__WHAT YOU NEED TO DO__.
Take the data below and repeat it exactly.

__DATA LINES__.
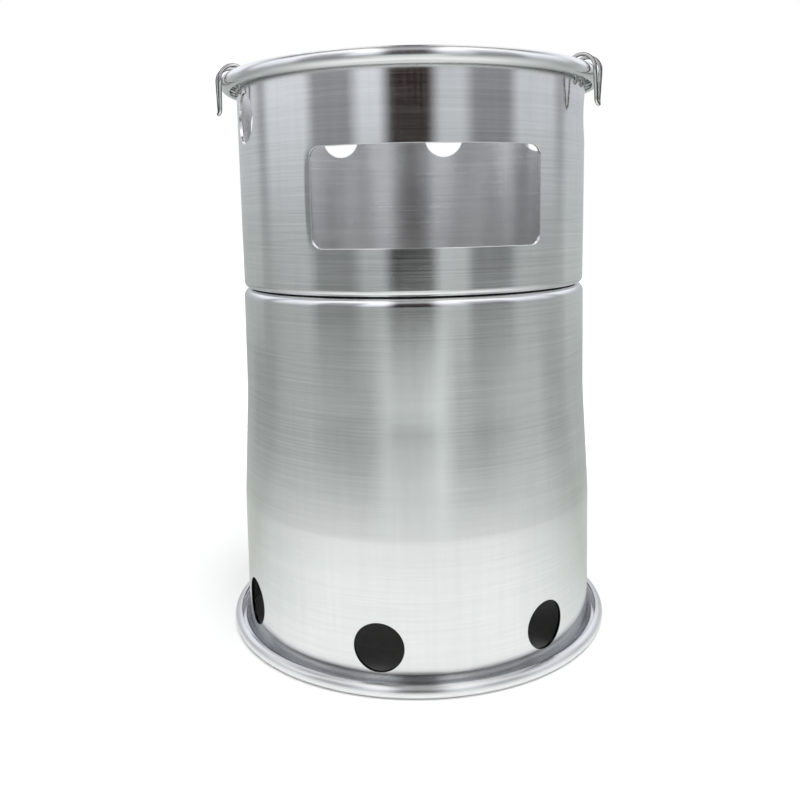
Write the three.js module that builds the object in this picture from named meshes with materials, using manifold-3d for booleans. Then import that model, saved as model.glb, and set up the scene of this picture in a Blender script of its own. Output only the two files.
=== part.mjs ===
// Take-apart camping wood stove: two drawn aluminium cups, bottom to bottom, with three swing-over wire pot
// supports on the rim and a loose fire grate. Millimetres, +Z up, origin on the ground at the middle of the base.
// Azimuths are degrees round the stove from the middle of the feed window, which faces -Y, towards +X.
import * as THREE from 'three';
import { mergeVertices } from 'three/addons/utils/BufferGeometryUtils.js';
import Module from 'manifold-3d';

const wasm = await Module();
wasm.setup();

// Driving dimensions of the two cups
const stoveHeight = 223;
const jointHeight = 140.8;
const sheet = 1.2;
const seatGap = 0.3;
const baseWallRadius = 72.6;
const flareFootRadius = 72.35;
const flareFootHeight = 55.5;
const flareTopRadius = 69.8;
const flareTopHeight = 98.5;
const lowerTopRadius = 69.5;
const upperFootRadius = 69.25;
const upperTopRadius = 69.4;
const shoulderBend = 3;
const footBend = 2.4;

// Rolled rims, bent the same way on both cups
const baseOverhang = 6.4;
const topOverhang = 6.1;
const rimFilletBend = 2.2;
const rimCurlBend = 2.8;
const rimCurlEnd = -100;

// Floor opening of the upper cup, turned down into the opening of the lower cup
const openingRadius = 56;
const collarClearance = 0.6;
const collarDepth = 4;
const collarBend = 2;

// Feed window
const windowWidth = 80.6;
const windowHeight = 34.7;
const sillRise = 17;
const windowCorner = 3.4;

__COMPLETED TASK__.
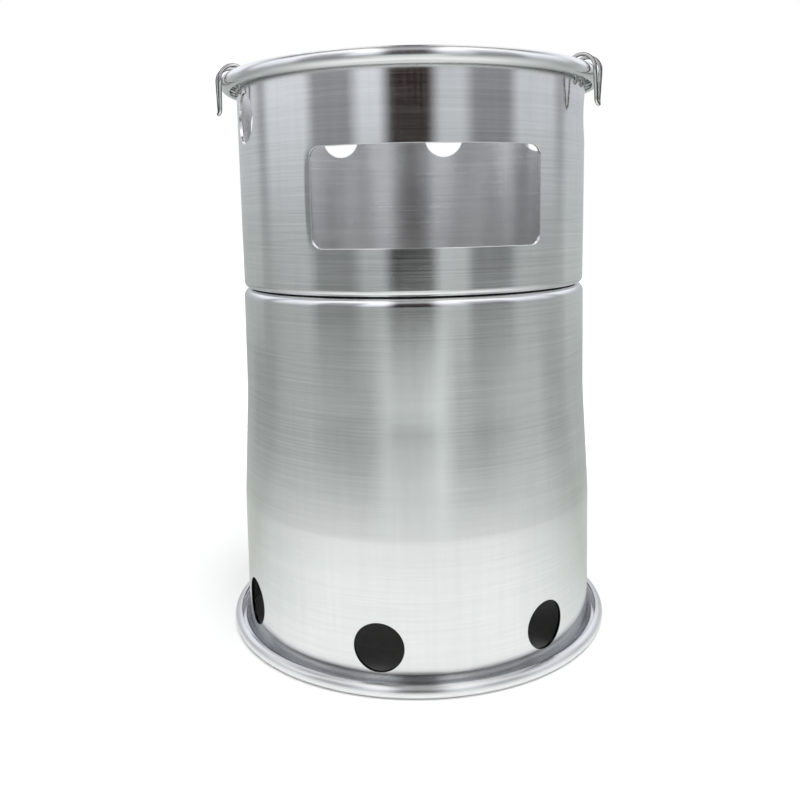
Write the three.js module that builds the object in this picture from named meshes with materials, using manifold-3d for booleans. Then import that model, saved as model.glb, and set up the scene of this picture in a Blender script of its own. Output only the two files.
=== part.mjs ===
// Take-apart camping wood stove: two drawn aluminium cups, bottom to bottom, with three swing-over wire pot
// supports on the rim and a loose fire grate. Millimetres, +Z up, origin on the ground at the middle of the base.
// Azimuths are degrees round the stove from the middle of the feed window, which faces -Y, towards +X.
import * as THREE from 'three';
import { mergeVertices } from 'three/addons/utils/BufferGeometryUtils.js';
import Module from 'manifold-3d';

const wasm = await Module();
wasm.setup();

// Driving dimensions of the two cups
const stoveHeight = 223;
const jointHeight = 140.8;
const sheet = 1.2;
const seatGap = 0.3;
const baseWallRadius = 72.6;
const flareFootRadius = 72.35;
const flareFootHeight = 55.5;
const flareTopRadius = 69.8;
const flareTopHeight = 98.5;
const lowerTopRadius = 69.5;
const upperFootRadius = 69.25;
const upperTopRadius = 69.4;
const shoulderBend = 3;
const footBend = 2.4;

// Rolled rims, bent the same way on both cups
const baseOverhang = 6.4;
const topOverhang = 6.1;
const rimFilletBend = 2.2;
const rimCurlBend = 2.8;
const rimCurlEnd = -100;

// Floor opening of the upper cup, turned down into the opening of the lower cup
const openingRadius = 56;
const collarClearance = 0.6;
const collarDepth = 4;
const collarBend = 2;

// Feed window
const windowWidth = 80.6;
const windowHeight = 34.7;
const sillRise = 17;
const windowCorner = 3.4;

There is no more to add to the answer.